These are the key concepts you need to understand to accurately answer the question.

set-builder notation

Set-builder notation is a mathematical way of describing a set with a specific property. In this exercise, we want to solve the inequalities and express the solution set using this notation.
Here's the process:
  • Firstly, solve each inequality separately.
  • For \(-6 \leq t+1\), subtract 1 from both sides to get \(-7 \leq t\).
  • For \(t+8<2\), subtract 8 from both sides to get \(t<-6\).
  • The intersection of these solutions is \(-7 \leq t < -6\).
To express this using set-builder notation:
  • We use curly braces \(\{ \} \).
  • Within the braces, write the variable \(t\) followed by a vertical bar \( \mid \).
  • After the bar, write the condition \(-7 \leq t < -6\).
This gives us:
\( \{ t \mid -7 \leq t < -6 \} \)
This notation tells us that \(t\) is a set of numbers between \(-7\) and \(-6\), including \(-7\) but not \(-6\).
interval notation

Interval notation is another way to represent the set of solutions. It's often considered more compact and less verbose than set-builder notation.
Here's what you need to know:
  • Use brackets \([ \] and \(( \)) to denote the endpoints of the interval.
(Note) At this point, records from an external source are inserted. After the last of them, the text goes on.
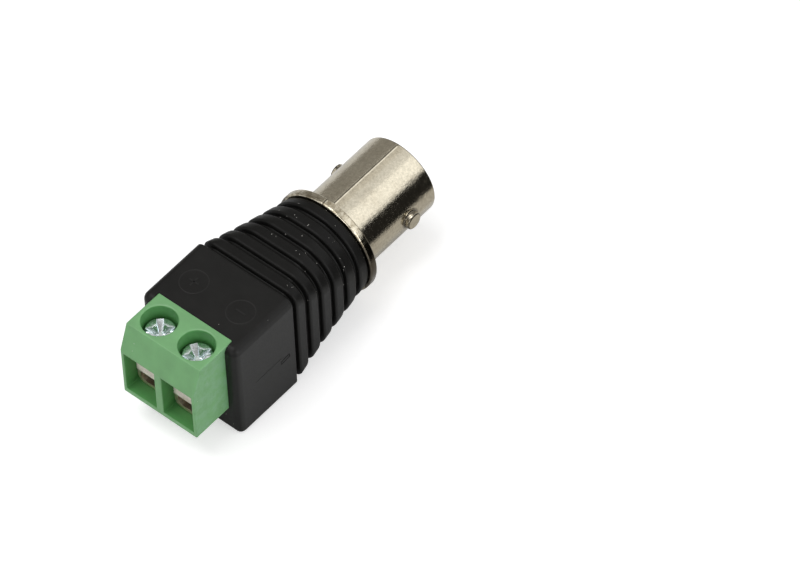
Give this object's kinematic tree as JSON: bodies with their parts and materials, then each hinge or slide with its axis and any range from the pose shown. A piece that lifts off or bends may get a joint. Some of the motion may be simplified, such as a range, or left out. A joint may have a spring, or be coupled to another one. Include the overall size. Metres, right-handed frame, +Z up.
{
  "type": "bnc screw terminal adapter",
  "caption": "In-line adapter with a bayonet radio-frequency socket at one end and a two-pole screw terminal block at the other, in a ribbed black boot.",
  "frame": {"origin": "centre of the adapter's length and width, on the surface that its boot lies on", "axes": "+X across the two wire entries towards the minus pole, +Y along the socket axis out of the socket's mouth, +Z up through the clamp screws"},
  "size_m": [0.0128, 0.0384, 0.0136],
  "materials": {
    "black_rubber": "satin soft plastic",
    "nickel": "bright nickel plate",
    "white_insulator": "satin",
    "gold_contact": "gold flash",
    "tinned_brass": "tin plate",
    "copper_wire": "bare",
    "red_sleeve": "satin",
    "black_sleeve": "satin",
    "solder": "bright",
    "green_plastic": "satin",
    "zinc_steel": "bright zinc plate"
  },
  "bodies": {
    "adapter": {"boot": "black_rubber", "bnc_shell": "nickel", "insulator": "white_insulator", "centre_contact": "gold_contact", "earth_tag": "tinned_brass", "signal_core": "copper_wire", "signal_insulation": "red_sleeve", "earth_core": "copper_wire", "earth_insulation": "black_sleeve", "solder_plus": "solder", "solder_minus": "solder", "solder_centre": "solder", "solder_earth": "solder", "terminal_housing": "green_plastic", "tongue_plus": "tinned_brass", "tongue_minus": "tinned_brass"},
    "screw_plus": {"screw_plus": "zinc_steel"},
    "screw_minus": {"screw_minus": "zinc_steel"},
    "cage_plus": {"cage_plus": "zinc_steel"},
    "cage_minus": {"cage_minus": "zinc_steel"}
  },
  "joints": [
    {"name": "screw_plus_turn", "type": "hinge", "parent": "adapter", "child": "screw_plus", "pos_m": [-0.00254, -0.01562, 0.012], "axis": [0, 0, 1], "range_deg": [-1440, 0]},
    {"name": "screw_minus_turn", "type": "hinge", "parent": "adapter", "child": "screw_minus", "pos_m": [0.00254, -0.01562, 0.012], "axis": [0, 0, 1], "range_deg": [-1440, 0]},
    {"name": "cage_plus_rise", "type": "slide", "parent": "adapter", "child": "cage_plus", "axis": [0, 0, 1], "range_m": [0, 0.0018]},
    {"name": "cage_minus_rise", "type": "slide", "parent": "adapter", "child": "cage_minus", "axis": [0, 0, 1], "range_m": [0, 0.0018]}
  ],
  "couplings": [
    {"joint": "screw_plus_turn", "follows": "cage_plus_rise", "rad_per_m": -13963},
    {"joint": "screw_minus_turn", "follows": "cage_minus_rise", "rad_per_m": -13963}
  ]
}
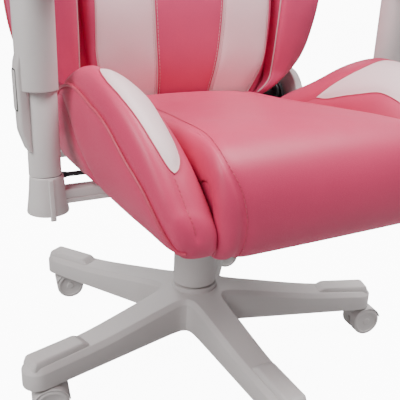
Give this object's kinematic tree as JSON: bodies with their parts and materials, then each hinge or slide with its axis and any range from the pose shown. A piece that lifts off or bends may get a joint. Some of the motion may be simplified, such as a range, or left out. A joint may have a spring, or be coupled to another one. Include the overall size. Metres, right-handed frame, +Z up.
{
  "type": "gaming chair",
  "caption": "High-backed swivel gaming chair with a bolstered seat, a reclining striped backrest with head pillow, height-adjustable armrests and a star base on casters.",
  "frame": {"origin": "on the floor, on the axis of the gas lift", "axes": "+Z up; the chair faces -Y; +X is to the left of the person sitting in it"},
  "size_m": [0.6931, 0.6605, 1.2936],
  "materials": {
    "white_plastic": "satin moulded nylon, fine spark texture",
    "seat_leather": "satin PU leather, fine grain, piped and stitched",
    "back_leather": "satin PU leather, fine grain, piped and stitched",
    "cream_leather": "satin PU leather in off-white and rose stripes",
    "black_steel": "black powder coat",
    "bright_steel": "ground steel",
    "black_plastic": "moulded black plastic",
    "arm_pad": "soft-touch polyurethane skin",
    "webbing": "woven elastic webbing"
  },
  "bodies": {
    "base": {"star_base": "white_plastic", "lift_outer_tube": "bright_steel", "guide_bush": "black_plastic", "cover_lower": "white_plastic"},
    "cover_ring": {"cover_middle": "white_plastic"},
    "piston": {"piston_rod": "bright_steel", "thrust_bearing": "bright_steel"},
    "chassis": {"lift_cylinder": "bright_steel", "cover_upper": "white_plastic", "mechanism_housing": "black_steel", "tilt_spring": "bright_steel", "tilt_pivot_pins": "bright_steel"},
    "knob": {"tension_knob": "black_plastic"},
    "lever": {"lift_lever": "black_steel"},
    "valve": {"valve_pin": "bright_steel"},
    "seat": {"seat_plate": "black_steel", "tilt_bolt": "bright_steel", "seat_bolts": "bright_steel", "seat_frame": "black_steel", "seat_webbing": "webbing", "seat_cushion": "seat_leather", "seat_bolster_left": "seat_leather", "seat_bolster_right": "seat_leather", "arm_bracket_left": "white_plastic", "arm_bracket_right": "white_plastic", "hinge_plate_left": "black_steel", "hinge_plate_right": "black_steel", "hinge_cover_left": "white_plastic", "hinge_cover_right": "white_plastic", "arm_post_left": "white_plastic", "arm_post_right": "white_plastic"},
    "recline_handle": {"recline_lever": "black_plastic"},
    "backrest": {"back_frame": "black_steel", "back_body": "back_leather", "back_pad": "cream_leather", "back_wing_left": "back_leather", "back_wing_right": "back_leather", "slot_bezels": "black_plastic", "head_pillow": "cream_leather", "head_strap": "webbing"},
    "sleeve_left": {"arm_sleeve_left": "white_plastic"},
    "button_left": {"arm_button_left": "white_plastic"},
    "carrier_left": {"arm_carrier_left": "black_plastic"},
    "pad_left": {"arm_pad_left": "arm_pad"},
    "sleeve_right": {"arm_sleeve_right": "white_plastic"},
    "button_right": {"arm_button_right": "white_plastic"},
    "carrier_right": {"arm_carrier_right": "black_plastic"},
    "pad_right": {"arm_pad_right": "arm_pad"},
    "caster_1": {"caster_housing_1": "white_plastic"},
    "wheels_1": {"caster_wheels_1": "white_plastic"},
    "caster_2": {"caster_housing_2": "white_plastic"},
    "wheels_2": {"caster_wheels_2": "white_plastic"},
    "caster_3": {"caster_housing_3": "white_plastic"},
    "wheels_3": {"caster_wheels_3": "white_plastic"},
    "caster_4": {"caster_housing_4": "white_plastic"},
    "wheels_4": {"caster_wheels_4": "white_plastic"},
    "caster_5": {"caster_housing_5": "white_plastic"},
    "wheels_5": {"caster_wheels_5": "white_plastic"}
  },
  "joints": [
    {"name": "lift_swivel", "type": "hinge", "parent": "base", "child": "piston", "pos_m": [0, 0, 0.05], "axis": [0, 0, 1], "continuous": true},
    {"name": "lift_height", "type": "slide", "parent": "piston", "child": "chassis", "axis": [0, 0, 1], "range_m": [0, 0.09]},
    {"name": "cover_telescope", "type": "slide", "parent": "base", "child": "cover_ring", "axis": [0, 0, 1], "range_m": [0, 0.045]},
    {"name": "lever_pull", "type": "hinge", "parent": "chassis", "child": "lever", "pos_m": [-0.044, 0.03, 0.338], "axis": [0, 1, 0], "range_deg": [0, 2], "stiffness_Nm_per_rad": 6, "springref_deg": -3.44},
    {"name": "valve_press", "type": "slide", "parent": "chassis", "child": "valve", "axis": [0, 0, -1], "range_m": [0, 0.0025]},
    {"name": "seat_tilt", "type": "hinge", "parent": "chassis", "child": "seat", "pos_m": [0, -0.06, 0.356], "axis": [-1, 0, 0], "range_deg": [0, 7], "stiffness_Nm_per_rad": 220, "springref_deg": -25.78, "deforming": ["tilt_spring"]},
    {"name": "tension_turn", "type": "hinge", "parent": "seat", "child": "knob", "pos_m": [0, -0.1, 0.25], "axis": [0, 0, 1], "continuous": true},
    {"name": "recline", "type": "hinge", "parent": "seat", "child": "backrest", "pos_m": [0, 0.118, 0.445], "axis": [-1, 0, 0], "range_deg": [0, 65]},
    {"name": "recline_release", "type": "hinge", "parent": "seat", "child": "recline_handle", "pos_m": [-0.274, 0.07, 0.425], "axis": [-1, 0, 0], "range_deg": [0, 30], "stiffness_Nm_per_rad": 0.8, "springref_deg": -20.05},
    {"name": "arm_height_left", "type": "slide", "parent": "seat", "child": "sleeve_left", "axis": [0, 0, 1], "range_m": [-0.03, 0.04]},
    {"name": "arm_button_press_left", "type": "slide", "parent": "sleeve_left", "child": "button_left", "axis": [-1, 0, 0], "range_m": [0, 0.003], "stiffness_N_per_m": 400, "springref_m": -0.002},
    {"name": "arm_pad_turn_left", "type": "hinge", "parent": "sleeve_left", "child": "carrier_left", "pos_m": [0.292, -0.118, 0.653], "axis": [0, 0, 1], "range_deg": [-20, 20]},
    {"name": "arm_pad_slide_left", "type": "slide", "parent": "carrier_left", "child": "pad_left", "axis": [0, 1, 0], "range_m": [-0.025, 0.025]},
    {"name": "arm_height_right", "type": "slide", "parent": "seat", "child": "sleeve_right", "axis": [0, 0, 1], "range_m": [-0.03, 0.04]},
    {"name": "arm_button_press_right", "type": "slide", "parent": "sleeve_right", "child": "button_right", "axis": [1, 0, 0], "range_m": [0, 0.003], "stiffness_N_per_m": 400, "springref_m": -0.002},
    {"name": "arm_pad_turn_right", "type": "hinge", "parent": "sleeve_right", "child": "carrier_right", "pos_m": [-0.292, -0.118, 0.653], "axis": [0, 0, 1], "range_deg": [-20, 20]},
    {"name": "arm_pad_slide_right", "type": "slide", "parent": "carrier_right", "child": "pad_right", "axis": [0, 1, 0], "range_m": [-0.025, 0.025]},
    {"name": "caster_swivel_1", "type": "hinge", "parent": "base", "child": "caster_1", "pos_m": [-0.17851, 0.27278, 0.07], "axis": [0, 0, 1], "continuous": true},
    {"name": "wheel_spin_1", "type": "hinge", "parent": "caster_1", "child": "wheels_1", "pos_m": [-0.16176, 0.26983, 0.0275], "axis": [0.1736, 0.9848, 0], "continuous": true},
    {"name": "caster_swivel_2", "type": "hinge", "parent": "base", "child": "caster_2", "pos_m": [-0.3146, -0.08547, 0.07], "axis": [0, 0, 1], "continuous": true},
    {"name": "wheel_spin_2", "type": "hinge", "parent": "caster_2", "child": "wheels_2", "pos_m": [-0.29785, -0.08843, 0.0275], "axis": [0.1736, 0.9848, 0], "continuous": true},
    {"name": "caster_swivel_3", "type": "hinge", "parent": "base", "child": "caster_3", "pos_m": [-0.01593, -0.32561, 0.07], "axis": [0, 0, 1], "continuous": true},
    {"name": "wheel_spin_3", "type": "hinge", "parent": "caster_3", "child": "wheels_3", "pos_m": [0.00082, -0.32856, 0.0275], "axis": [0.1736, 0.9848, 0], "continuous": true},
    {"name": "caster_swivel_4", "type": "hinge", "parent": "base", "child": "caster_4", "pos_m": [0.30475, -0.11577, 0.07], "axis": [0, 0, 1], "continuous": true},
    {"name": "wheel_spin_4", "type": "hinge", "parent": "caster_4", "child": "wheels_4", "pos_m": [0.32149, -0.11872, 0.0275], "axis": [0.1736, 0.9848, 0], "continuous": true},
    {"name": "caster_swivel_5", "type": "hinge", "parent": "base", "child": "caster_5", "pos_m": [0.20427, 0.25406, 0.07], "axis": [0, 0, 1], "continuous": true},
    {"name": "wheel_spin_5", "type": "hinge", "parent": "caster_5", "child": "wheels_5", "pos_m": [0.22101, 0.25111, 0.0275], "axis": [0.1736, 0.9848, 0], "continuous": true}
  ],
  "couplings": [
    {"joint": "cover_telescope", "follows": "lift_height", "ratio": 0.5},
    {"joint": "valve_press", "follows": "lever_pull", "m_per_rad": 0.0716}
  ]
}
  • The bracket \([ \) means the endpoint is included, while the parenthesis \(( \)) means the endpoint is excluded.
  • In our solution \(-7\leq t<-6\), \(-7\) is included, and \(-6\) is not.
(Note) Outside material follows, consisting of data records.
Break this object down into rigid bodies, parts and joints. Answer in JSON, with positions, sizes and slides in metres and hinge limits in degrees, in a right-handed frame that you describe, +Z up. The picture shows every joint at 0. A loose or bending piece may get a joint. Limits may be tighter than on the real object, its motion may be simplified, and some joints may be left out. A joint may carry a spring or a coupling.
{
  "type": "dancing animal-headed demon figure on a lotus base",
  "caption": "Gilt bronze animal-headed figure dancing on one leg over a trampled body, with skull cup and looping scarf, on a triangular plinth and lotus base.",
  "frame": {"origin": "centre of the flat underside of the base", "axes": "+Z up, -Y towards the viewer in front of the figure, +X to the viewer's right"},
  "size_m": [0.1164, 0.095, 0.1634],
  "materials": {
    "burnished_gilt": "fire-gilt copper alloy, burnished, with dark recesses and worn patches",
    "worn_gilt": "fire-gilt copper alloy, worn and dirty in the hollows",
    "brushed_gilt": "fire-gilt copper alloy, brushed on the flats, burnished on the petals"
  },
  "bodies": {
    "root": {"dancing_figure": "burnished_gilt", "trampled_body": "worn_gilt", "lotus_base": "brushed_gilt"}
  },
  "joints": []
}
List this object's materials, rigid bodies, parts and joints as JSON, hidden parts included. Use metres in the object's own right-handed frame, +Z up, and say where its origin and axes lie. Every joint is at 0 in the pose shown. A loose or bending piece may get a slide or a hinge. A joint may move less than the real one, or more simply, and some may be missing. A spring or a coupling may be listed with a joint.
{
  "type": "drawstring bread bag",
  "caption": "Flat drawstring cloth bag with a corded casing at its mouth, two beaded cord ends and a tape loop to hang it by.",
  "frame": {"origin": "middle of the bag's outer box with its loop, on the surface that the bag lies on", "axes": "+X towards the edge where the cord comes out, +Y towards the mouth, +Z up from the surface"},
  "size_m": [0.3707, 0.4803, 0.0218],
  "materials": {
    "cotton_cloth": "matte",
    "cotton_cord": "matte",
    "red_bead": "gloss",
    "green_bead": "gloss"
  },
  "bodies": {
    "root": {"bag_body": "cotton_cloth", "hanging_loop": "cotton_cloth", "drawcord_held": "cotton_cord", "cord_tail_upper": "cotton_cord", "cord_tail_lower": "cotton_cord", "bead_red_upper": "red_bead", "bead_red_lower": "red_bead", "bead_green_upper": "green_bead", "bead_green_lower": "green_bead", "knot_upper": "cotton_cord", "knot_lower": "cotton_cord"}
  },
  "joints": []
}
Thus, the interval notation for the solution is:
\(\[-7, -6\)\)
This compact form makes it easy to see the range of values for \(t\) at a glance.
In the context of this problem, both set-builder and interval notations are useful. They're just two different methods of representing the same solution set. Use whichever you're more comfortable with. Just ensure you're clear on the requirements of your assignment.
graphing solutions

Graphing solutions helps visualize the solution set on a number line. It's an excellent way to see the range of values that satisfy the inequality.
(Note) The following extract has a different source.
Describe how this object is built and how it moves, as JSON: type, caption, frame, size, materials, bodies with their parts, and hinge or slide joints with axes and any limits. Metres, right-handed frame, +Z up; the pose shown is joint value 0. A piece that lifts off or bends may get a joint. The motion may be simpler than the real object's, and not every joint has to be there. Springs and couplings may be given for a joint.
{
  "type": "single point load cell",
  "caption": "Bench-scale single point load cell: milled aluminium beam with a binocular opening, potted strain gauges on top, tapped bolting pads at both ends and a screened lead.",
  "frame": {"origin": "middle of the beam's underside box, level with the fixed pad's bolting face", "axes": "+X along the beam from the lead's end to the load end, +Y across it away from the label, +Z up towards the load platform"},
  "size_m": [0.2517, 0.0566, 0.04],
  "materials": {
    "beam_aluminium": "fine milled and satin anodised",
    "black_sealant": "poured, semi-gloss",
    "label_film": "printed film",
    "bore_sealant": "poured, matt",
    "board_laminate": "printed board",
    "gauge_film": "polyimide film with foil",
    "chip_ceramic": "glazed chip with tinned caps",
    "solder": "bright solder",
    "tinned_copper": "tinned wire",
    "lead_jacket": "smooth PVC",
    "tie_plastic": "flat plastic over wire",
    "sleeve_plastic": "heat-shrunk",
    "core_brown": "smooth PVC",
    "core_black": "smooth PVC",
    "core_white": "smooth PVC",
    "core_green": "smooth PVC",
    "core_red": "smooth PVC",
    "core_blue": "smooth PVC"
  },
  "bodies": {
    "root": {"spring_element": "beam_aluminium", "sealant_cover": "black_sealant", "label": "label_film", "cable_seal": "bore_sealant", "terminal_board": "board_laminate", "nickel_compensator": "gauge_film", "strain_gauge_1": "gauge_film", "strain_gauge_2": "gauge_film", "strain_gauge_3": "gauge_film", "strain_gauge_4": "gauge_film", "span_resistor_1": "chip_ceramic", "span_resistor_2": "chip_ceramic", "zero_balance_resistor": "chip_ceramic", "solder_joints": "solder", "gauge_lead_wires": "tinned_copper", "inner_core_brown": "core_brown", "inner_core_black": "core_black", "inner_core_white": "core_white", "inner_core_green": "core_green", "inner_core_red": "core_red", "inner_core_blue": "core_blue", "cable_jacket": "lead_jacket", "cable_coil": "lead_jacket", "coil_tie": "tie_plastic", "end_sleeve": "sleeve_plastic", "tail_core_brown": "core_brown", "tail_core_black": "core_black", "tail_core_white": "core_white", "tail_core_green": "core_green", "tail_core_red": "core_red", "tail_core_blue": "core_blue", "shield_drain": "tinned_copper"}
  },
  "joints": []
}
Follow these steps to graph the solution:
  • Draw a number line and mark the points \(-7\) and \(-6\).
  • At \(-7\), draw a closed circle because \(-7\) is included in the solution set.
  • At \(-6\), draw an open circle because \(-6\) is not included.
Once the points are marked, shade the region between \(-7\) and \(-6\).
This shading indicates every number in this interval is part of the solution. It's a straightforward way to show the values that make the inequality true.
Graphing is especially helpful for visual learners and can complement the set-builder and interval notations.
Keep practicing with different inequalities to make graphing solutions second nature.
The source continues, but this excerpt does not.